When you perform these tests, your data should consist of a random sample of observations from two different populations. Your goal is to compare either the location parameters (medians) or the scale parameters of the two populations. For example, suppose your data consist of the number of days in the hospital for two groups of patients: those who received a standard surgical procedure and those who received a new, experimental surgical procedure. These patients are a random sample from the population of patients who have received the two types of surgery. Your goal is to decide whether the median hospital stays differ for the two populations.

Tests in the NPAR1WAY Procedure

The NPAR1WAY procedure provides the following location tests: Wilcoxon rank sum test (Mann-Whitney U test), median test, Savage test, and Van der Waerden (normal scores) test. Note that the Wilcoxon rank sum test can also be obtained from the FREQ procedure. PROC NPAR1WAY provides Hodges-Lehmann estimation of the location shift between two samples, including asymptotic (Moses) and exact confidence limits.

In addition, PROC NPAR1WAY produces the following tests for scale differences: Siegel-Tukey test, Ansari-Bradley test, Klotz test, and Mood test. PROC NPAR1WAY also provides the Conover test, which can be used to test for differences in both location and scale.

Additionally, PROC NPAR1WAY provides tests that use the input data observations as scores, enabling you to produce a wide variety of tests. You can construct any scores for your data with the DATA step, and then PROC NPAR1WAY computes the corresponding linear rank test. You can directly analyze the raw data this way, producing the permutation test known as Pitman’s test.

When data are sparse, skewed, or heavily tied, the usual asymptotic tests might not be appropriate. In these situations, exact tests might be suitable for analyzing your data. The NPAR1WAY procedure can produce exact p-values for all of the two-sample tests for location and scale differences.

See Chapter 69: The NPAR1WAY Procedure, for details, formulas, and examples of these tests.

Tests in the FREQ Procedure

The FREQ procedure provides nonparametric tests that compare the location of two groups and that test for independence between two variables.

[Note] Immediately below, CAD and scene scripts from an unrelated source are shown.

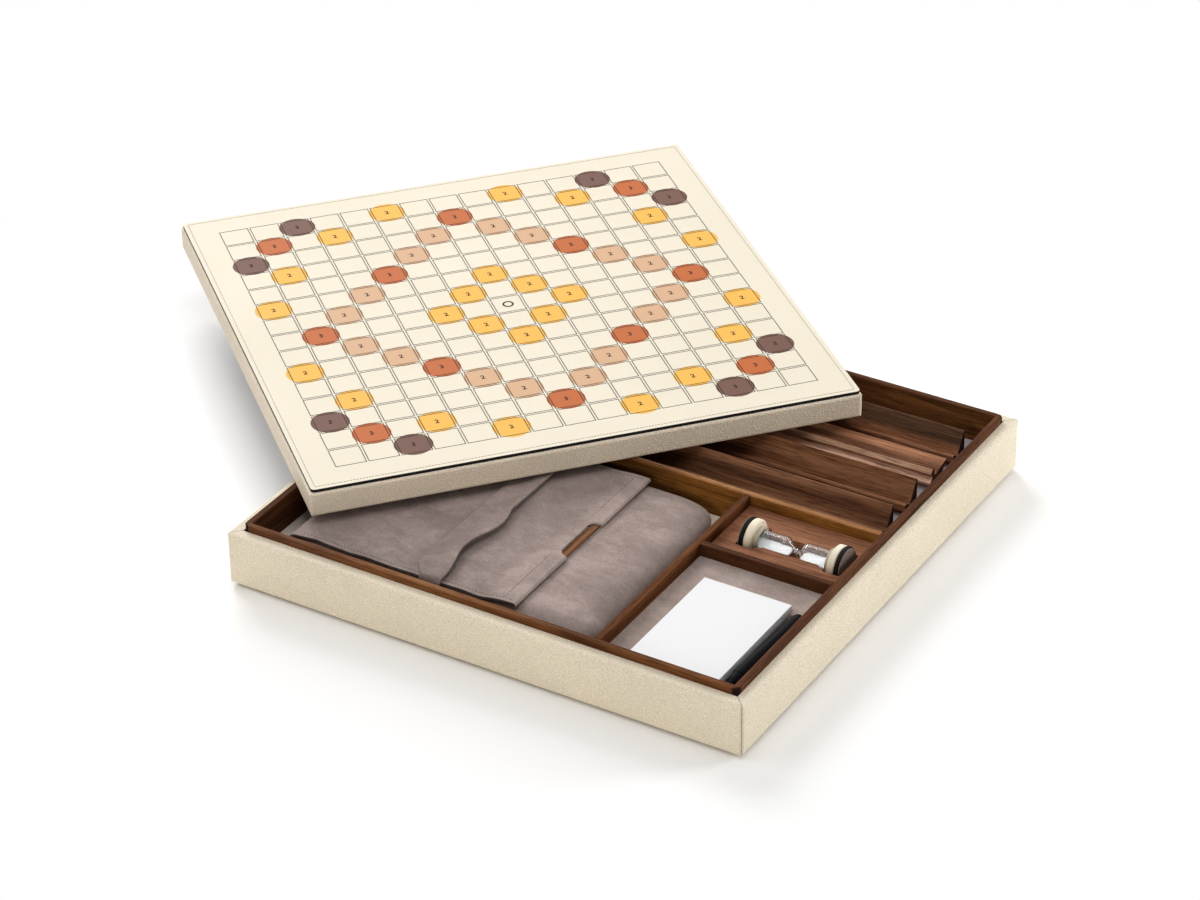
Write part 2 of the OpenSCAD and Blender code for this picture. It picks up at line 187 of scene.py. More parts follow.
def leather(name, colour, pebble, depth, seams=False):
    """Full-grain leather: soft rounded pebbles with shallow creases between them, and a slow drift of tone.
    The seams are the mitred turn-ins at the base's corners."""
    f = Finish(name, Specular_IOR_Level=0.13)
    at = f.object_coords()
    swirl = f.node("TexNoise", {"Vector": at, "Scale": 260.0, "Detail": 2.0}).outputs["Color"]
    shift = f.vector_math("MULTIPLY", swirl, (WANDER * MM,) * 3).outputs[0]
    wander = f.vector_math("ADD", at, shift).outputs[0]
    pebbles = f.span(f.creases(wander, pebble), 0.0, 0.42)
    patches = f.noise(at, 1 / (3.2 * MM), 2.0)
    drift = f.noise(at, 14.0, 3.0)
    tone = f.mix(f.span(drift, 0.35, 0.65), scaled(colour, 0.94), colour)
    tone = f.mix(f.span(pebbles, 0.0, 0.6), f.times(tone, CREASE_SHADE), tone)
    height = f.math("MULTIPLY_ADD", patches, 0.8, pebbles)
    if seams:
        x, y = f.split(at)[:2]
        off = f.math("ABSOLUTE", f.math("SUBTRACT", f.math("ABSOLUTE", x), f.math("ABSOLUTE", y)))
        line = f.math("SUBTRACT", 1.0, f.span(off, 0.00012, 0.0006))
        height = f.math("MULTIPLY_ADD", line, -2.5, height)
        tone = f.mix(f.math("MULTIPLY", line, 0.35), tone, scaled(colour, 0.45))
    return f.colour(tone).surface(f.bump(height, depth)).rough(f.span(pebbles, -2.4, 2.2)).material


def suede(name, colour, light, marble=1.0, shade=None):
    """Napped suede: soft brushed clouds of a warmer, paler tone over a short speckled nap. Its shade is
    painted
    shade of the lid: two places along X in metres, between which it clears, and the factor left of them."""
    f = Finish(name, Roughness=0.92, Specular_IOR_Level=0.04, Sheen_Weight=0.12, Sheen_Roughness=0.5,
               Sheen_Tint=rgba(light))
    at = f.object_coords()
    cloud = f.noise(at, 24.0, 3.0, 0.5, 0.6)
    brushed = f.noise(f.stretched((70.0, 120.0, 80.0)), 1.0, 5.0, 0.65, 0.9)
    nap = f.noise(at, 1 / (1.7 * MM), 4.0, 0.8)
    lift = f.math("ADD", f.math("MULTIPLY", cloud, 0.6), f.math("MULTIPLY", brushed, 0.4))
    tone = f.ramp(lift, [(0.37, scaled(colour, 1 - 0.2 * marble)), (0.5, colour), (0.62, light)])
    tone = f.mix(f.span(nap, 0.36, 0.64), f.times(tone, NAP_SHADE), tone)
    if shade is not None:
        low, high, factor = shade
        tone = f.mix(f.span(f.split(at)[0], low, high), f.times(tone, (factor,) * 3), tone)
    height = f.math("MULTIPLY_ADD", cloud, 2.0, nap)
    return f.colour(tone).surface(f.bump(height, 0.3)).material


def walnut(name, along, tones, seed, streak=1.0, zones=()):
    """Oiled walnut with its grain along X or Y: slow figure, fine streaks, open pores and dark end grain.
    Each zone tints the wood where a part of its normal or place runs from low to high."""
    f = Finish(name, Specular_IOR_Level=0.03)
    long_ = "xy".index(along)

    def grain(length, width):
        scale = [1 / (width * MM)] * 3
        scale[long_] = 1 / (length * MM)
        return f.stretched(tuple(scale), (seed * 3.1, seed * 7.7, seed * 1.3))

    figure = f.noise(grain(190, 13), 1.0, 4.0, 0.55, 0.8)
    streaks = f.noise(grain(60, 1.4), 1.0, 3.0, 0.65, 0.3)
    pores = f.noise(grain(14, 0.6), 1.0, 2.0, 0.6)
    blend = f.math("ADD", f.math("MULTIPLY", figure, 0.62), f.math("MULTIPLY", streaks, 0.38 * streak))
    dark, middle, light = tones
    tone = f.ramp(blend, [(0.36, dark), (0.50, middle), (0.64, light)])
    pore = f.span(pores, 0.36, 0.46)
    tone = f.mix(pore, f.times(tone, PORE_SHADE), tone)
    for source, axis, low, high, factor in zones:
        part = f.split(f.object_normal() if source == "normal" else f.object_coords())[axis]
        tone = f.mix(f.span(part, low, high), tone, f.times(tone, factor))
    facing = f.math("ABSOLUTE", f.split(f.object_normal())[long_])
    tone = f.mix(f.span(facing, 0.6, 0.9), tone, scaled(dark, 0.7))
    height = f.math("MULTIPLY_ADD", streaks, 0.5, pore)
    return f.colour(tone).surface(f.bump(height, 0.07)).rough(f.span(streaks, -1.12, 1.9)).material


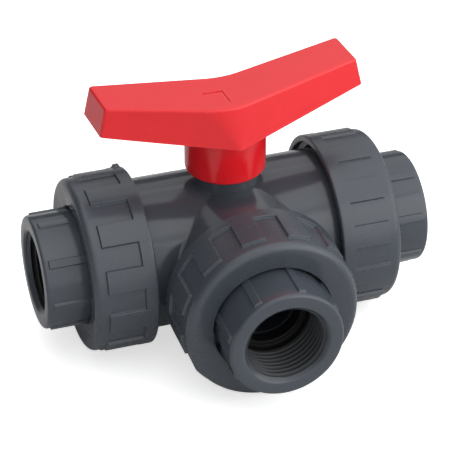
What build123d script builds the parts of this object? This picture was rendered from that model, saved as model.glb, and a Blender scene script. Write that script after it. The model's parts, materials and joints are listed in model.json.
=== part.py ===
from build123d import *
import math
import os

# Three way union ball valve, in millimetres.
# The pieces are drawn about the ball's centre: the run lies along X, the branch points to -Y and the stem
# to +Z. They are moved on export, so that the origin is the centre of the branch port's mouth.

# Driving dimensions of the pipework
TUBE_R = 30.35          # run tube of the body
BRANCH_TUBE_R = 30.0
CREASE_R = 2.0          # fillet where the branch leaves the run
BODY_THREAD_R = 31.0    # crest of the thread that the union nuts engage
RUN_END = 52.0          # ball centre to each end face of the run tube
BRANCH_END = 49.2       # ball centre to the end face of the branch tube
CONNECTOR_LENGTH = 27.6  # body end face to the mouth of a port
PORT_R = 15.145         # minor radius of the G1 pipe thread
THREAD_DEPTH = 20.0

# Ball and its chamber
BALL_R = 22.5
PASSAGE_R = 12.5
CHAMBER_R = 23.2
BALL_CLEARANCE = 0.05   # ball to seat
BALL_TOP = 21.2         # flat that carries the stem's slot
SLOT_BOTTOM = 16.8
SLOT_WIDTH = 7.0

# Seats and their carriers
SEAT_R = 15.2
SEAT_BACK = 21.0
CUSHION_BACK = 22.8
NOSE_R = 17.0
NOSE_TIP = 17.4
CARRIER_START = 25.9
CARRIER_R = 23.5
CARRIER_BORE_R = 23.6

# Stem
STEM_R = 8.0
STEM_BORE_R = 8.05
FLANGE_R = 10.0
FLANGE_BOTTOM = 21.3
FLANGE_TOP = 24.4
WASHER_TOP = 25.4
SQUARE = 11.2
SQUARE_TOP = 52.0
STEM_SEALS = {"lower": 28.0, "upper": 31.4}
NECK_R = 13.0
NECK_TOP = 34.9

# Handle
HANDLE_TURN = 4.0       # degrees about Z at rest
HUB_R = 16.15
HUB_BOTTOM = 35.2
HUB_TOP = 62.0
HUB_ROUND = 1.3         # rounding of the hub's lower edge
WING_TOP = 76.3
WING_DEEP = 58.7        # lower edge at the nose of the wing
WING_TIP_LOW = 65.2     # lower edge beyond the ends of the wing
WING_TIP_X = 57.0
WING_NOSE_X = -4.5      # the nose stands off the stem's axis
WALL = 2.6

# Union nut, measured from the end face of the body's tube
NUT_INNER = -13.9
NUT_OUTER = 11.7
NUT_DISH = 0.9          # the outer face sinks by this much towards the hole
NUT_ROUND = 2.8         # rounding of the outer edge
NUT_FLANGE = 6.4
NUT_HIGH_R = 35.9
NUT_LOW_R = 34.8
NUT_THREAD_R = 31.3
NUT_MOUTH_R = 33.3
NUT_HOLE_R = 23.9
TEETH = 12
TOOTH_END = 5.4         # plain rim beside the teeth, at either end of the nut

# End connector
COLLAR_OUTER_R = 30.0
COLLAR_THICK = 6.2
BARREL_R = 22.8
RIB_R = 23.6
RIB_WIDTH = 3.2
RIBS = 8
RIB_GAP = 2.4           # ribs stop this far from the port's mouth
INNER_BORE_R = 13.2

# Direction of each port about Z, its end face, and how its nut's teeth and its connector's ribs are turned
PORTS = {
    "left": {"turn": 180, "end": RUN_END, "tube": TUBE_R, "teeth": 20, "ribs": 39.5},
    "right": {"turn": 0, "end": RUN_END, "tube": TUBE_R, "teeth": 10, "ribs": 24.5},
    "branch": {"turn": -90, "end": BRANCH_END, "tube": BRANCH_TUBE_R, "teeth": 11, "ribs": 29.5},
}
SEAT_TURNS = {"left": 180, "right": 0, "branch": -90, "back": 90}


def turned(*points):
    """A solid of revolution about X, from its outline as (x, radius) points."""
    outline = make_face(Polyline(*points, close=True))
    return revolve(outline, Axis.X)


def rod(radius, start, end):
    """A cylinder along X."""
    return turned((start, 0), (end, 0), (end, radius), (start, radius))


def upright(radius, bottom, top):
    """A cylinder along Z about the stem's axis."""
    return Pos(0, 0, bottom) * Cylinder(radius, top - bottom, align=(Align.CENTER, Align.CENTER, Align.MIN))


def o_ring(mean_r, section_r):
    return Torus(mean_r, section_r)


def along_x(solid, x):
    """A ring drawn flat about Z, stood up about X at x."""
    return Pos(x, 0, 0) * Rot(0, 90, 0) * solid


def port_places():
    return [(name, Rot(0, 0, p["turn"]), p) for name, p in PORTS.items()]


# Body

def thread_stretch(end, tube_r):
    """The end of one arm of the body, with the thread that its union nut engages."""
    relief = end + NUT_INNER + 2.6
    root_r = tube_r - 0.5
    return turned(
        (relief - 1, 0), (end, 0), (end, root_r), (end - 1, BODY_THREAD_R), (relief + 1.5, BODY_THREAD_R),
        (relief + 1, root_r), (relief, root_r), (relief, tube_r), (relief - 1, tube_r),
    )


def tee():
    """Run and branch tubes with a fillet in the crease between them, and the stem's neck."""
    straight = RUN_END + NUT_INNER + 2
    tubes = rod(TUBE_R, -straight, straight)
    tubes += Rot(0, 0, -90) * rod(BRANCH_TUBE_R, 0, BRANCH_END + NUT_INNER + 2)
    crease = tubes.edges().filter_by(lambda e: e.geom_type not in (GeomType.CIRCLE, GeomType.LINE))
    tubes = fillet(crease, CREASE_R)
    return tubes + upright(NECK_R, 0, NECK_TOP)


def arm_bore(end):
    """The hollow of one arm: the carrier's bore, and the groove of the union's face seal."""
    hole = rod(CARRIER_BORE_R, CARRIER_START - 0.3, end + 1)
    groove = turned((end - 2.3, 25.5), (end + 1, 25.5), (end + 1, 28.3), (end - 2.3, 28.3))
    return hole + groove


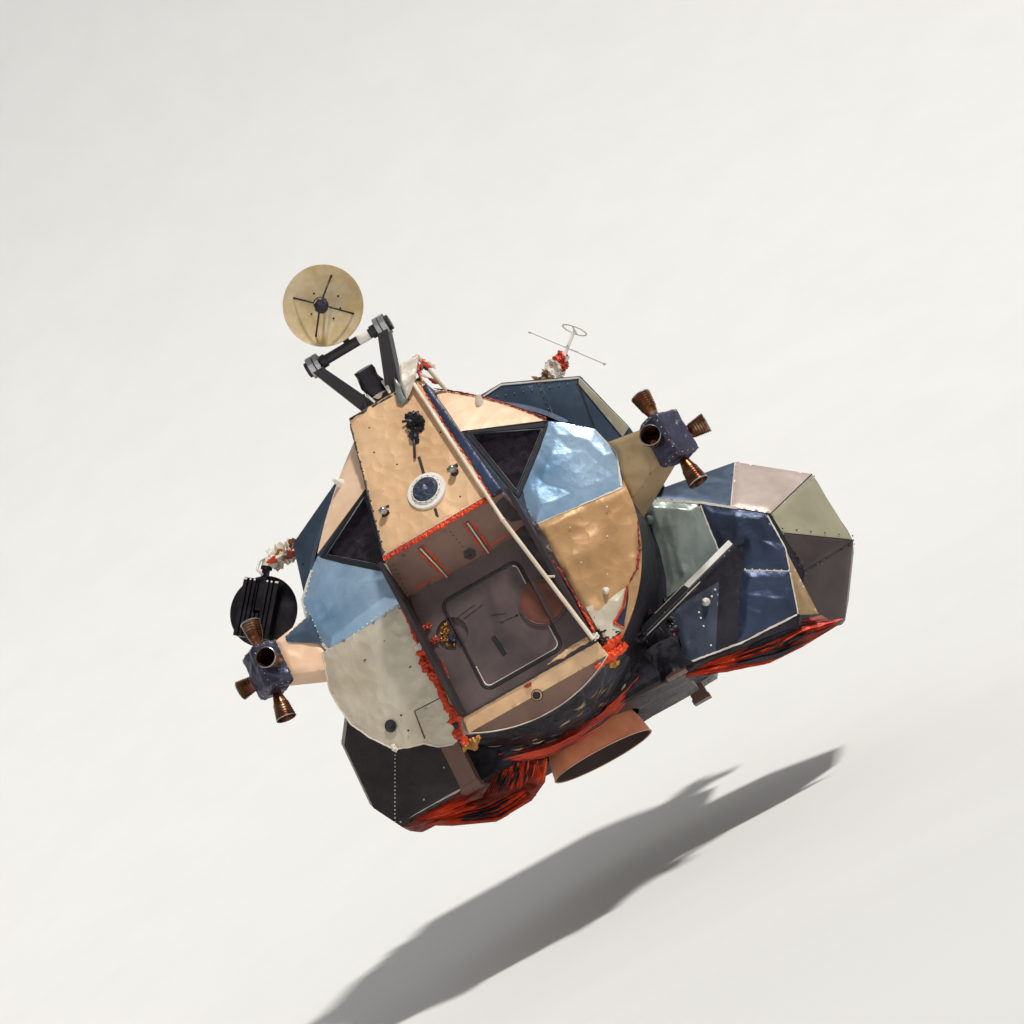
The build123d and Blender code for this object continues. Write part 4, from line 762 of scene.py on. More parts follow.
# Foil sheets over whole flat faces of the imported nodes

The situation in which you want to compare the location of two groups of observations corresponds to a table with two rows. In this case, the asymptotic Wilcoxon rank sum test can be obtained by using SCORES=RANK in the TABLES statement and by looking at either of the following:

the Mantel-Haenszel statistic in the list of tests for no association. This is labeled as “Mantel Haenszel Chi-Square,” and PROC FREQ displays the statistic, the degrees of freedom, and the p-value. To obtain this statistic, specify the CHISQ option in the TABLES statement.
the CMH statistic 2 in the section on Cochran-Mantel-Haenszel statistics. PROC FREQ displays the statistic, the degrees of freedom, and the p-value. To obtain this statistic, specify the CMH2 option in the TABLES statement.

When you test for independence, the question being answered is whether the two variables of interest are related in some way. For example, you might want to know if student scores on a standard test are related to whether students attended a public or private school. One way to think of this situation is to consider the data as a two-way table; the hypothesis of interest is whether the rows and columns are independent. In the preceding example, the groups of students would form the two rows, and the scores would form the columns. The special case of a two-category response (Pass/Fail) leads to a $2 \times 2$ table; the case of more than two categories for the response (A/B/C/D/F) leads to a $2 \times c$ table, where c is the number of response categories.

For testing whether two variables are independent, PROC FREQ provides Fisher’s exact test. For a $2 \times 2$ table, PROC FREQ automatically provides Fisher’s exact test when you specify the CHISQ option in the TABLES statement. For a $2 \times c$ table, use the FISHER option in the EXACT statement to obtain the test.

See Chapter 40: The FREQ Procedure, for details, formulas, and examples of these tests.